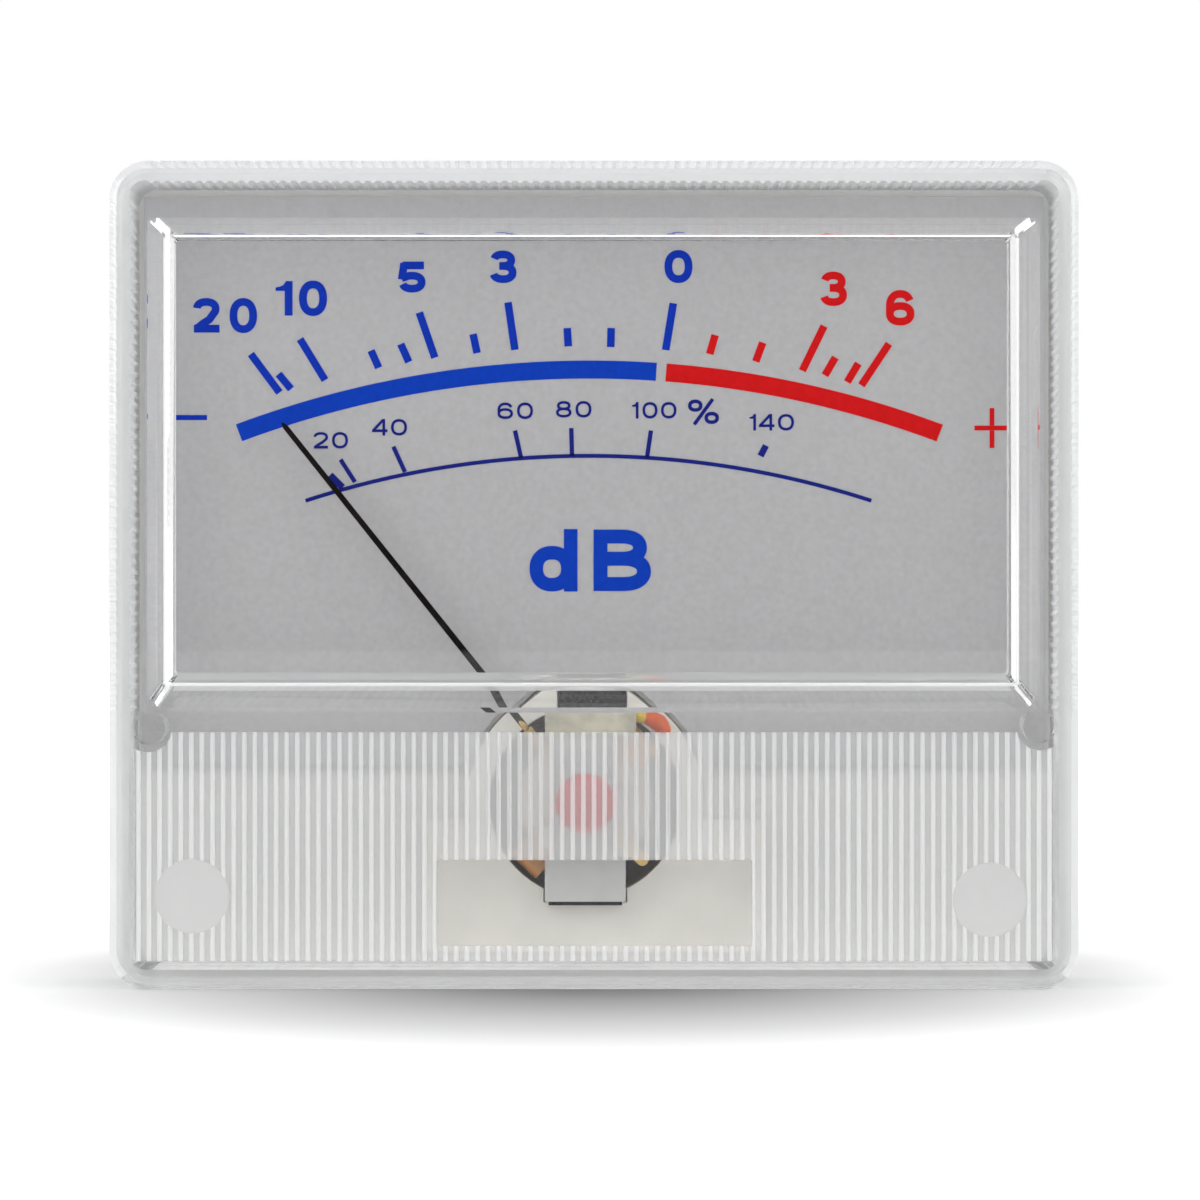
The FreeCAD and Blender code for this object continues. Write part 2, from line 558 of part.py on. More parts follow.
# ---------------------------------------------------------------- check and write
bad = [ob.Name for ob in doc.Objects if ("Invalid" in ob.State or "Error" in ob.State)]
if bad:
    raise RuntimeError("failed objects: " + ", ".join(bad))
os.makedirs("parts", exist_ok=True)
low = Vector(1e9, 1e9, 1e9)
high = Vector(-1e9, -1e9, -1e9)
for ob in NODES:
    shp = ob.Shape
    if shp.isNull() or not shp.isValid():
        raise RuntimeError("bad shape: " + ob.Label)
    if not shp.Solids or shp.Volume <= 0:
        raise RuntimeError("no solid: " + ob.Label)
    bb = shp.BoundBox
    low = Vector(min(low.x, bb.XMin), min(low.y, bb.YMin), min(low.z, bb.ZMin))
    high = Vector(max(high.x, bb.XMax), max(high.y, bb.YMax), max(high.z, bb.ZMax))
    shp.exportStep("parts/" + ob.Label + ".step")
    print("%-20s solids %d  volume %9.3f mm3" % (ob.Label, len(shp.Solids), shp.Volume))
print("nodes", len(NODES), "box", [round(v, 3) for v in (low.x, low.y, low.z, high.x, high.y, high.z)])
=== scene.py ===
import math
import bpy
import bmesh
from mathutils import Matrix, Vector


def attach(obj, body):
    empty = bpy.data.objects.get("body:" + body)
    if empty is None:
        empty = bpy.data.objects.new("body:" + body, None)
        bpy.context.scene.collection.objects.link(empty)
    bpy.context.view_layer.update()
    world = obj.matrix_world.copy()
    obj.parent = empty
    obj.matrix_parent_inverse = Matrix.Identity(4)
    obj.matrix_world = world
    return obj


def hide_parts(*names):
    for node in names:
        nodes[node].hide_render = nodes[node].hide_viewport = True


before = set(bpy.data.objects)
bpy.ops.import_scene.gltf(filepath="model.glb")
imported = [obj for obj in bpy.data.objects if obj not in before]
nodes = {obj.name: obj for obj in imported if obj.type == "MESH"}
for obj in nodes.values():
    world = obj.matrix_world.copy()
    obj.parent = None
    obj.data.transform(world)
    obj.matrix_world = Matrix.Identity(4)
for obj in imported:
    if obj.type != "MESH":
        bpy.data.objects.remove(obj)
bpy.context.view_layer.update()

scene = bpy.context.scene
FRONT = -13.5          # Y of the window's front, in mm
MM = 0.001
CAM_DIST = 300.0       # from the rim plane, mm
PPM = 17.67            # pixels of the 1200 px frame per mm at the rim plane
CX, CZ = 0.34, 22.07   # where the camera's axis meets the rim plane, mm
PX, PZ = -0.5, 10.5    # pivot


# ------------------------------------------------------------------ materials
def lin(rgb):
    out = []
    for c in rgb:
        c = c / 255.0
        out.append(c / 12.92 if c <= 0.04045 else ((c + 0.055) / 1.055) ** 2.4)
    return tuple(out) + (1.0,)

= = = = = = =

Exactly the lines from the line that has "(ob.Label, len(shp.Solids), shp.Volume))" through the line that has "in imported if" are to be repeated, both included, with nothing added.

    print("%-20s solids %d  volume %9.3f mm3" % (ob.Label, len(shp.Solids), shp.Volume))
print("nodes", len(NODES), "box", [round(v, 3) for v in (low.x, low.y, low.z, high.x, high.y, high.z)])
=== scene.py ===
import math
import bpy
import bmesh
from mathutils import Matrix, Vector


def attach(obj, body):
    empty = bpy.data.objects.get("body:" + body)
    if empty is None:
        empty = bpy.data.objects.new("body:" + body, None)
        bpy.context.scene.collection.objects.link(empty)
    bpy.context.view_layer.update()
    world = obj.matrix_world.copy()
    obj.parent = empty
    obj.matrix_parent_inverse = Matrix.Identity(4)
    obj.matrix_world = world
    return obj


def hide_parts(*names):
    for node in names:
        nodes[node].hide_render = nodes[node].hide_viewport = True


before = set(bpy.data.objects)
bpy.ops.import_scene.gltf(filepath="model.glb")
imported = [obj for obj in bpy.data.objects if obj not in before]
nodes = {obj.name: obj for obj in imported if obj.type == "MESH"}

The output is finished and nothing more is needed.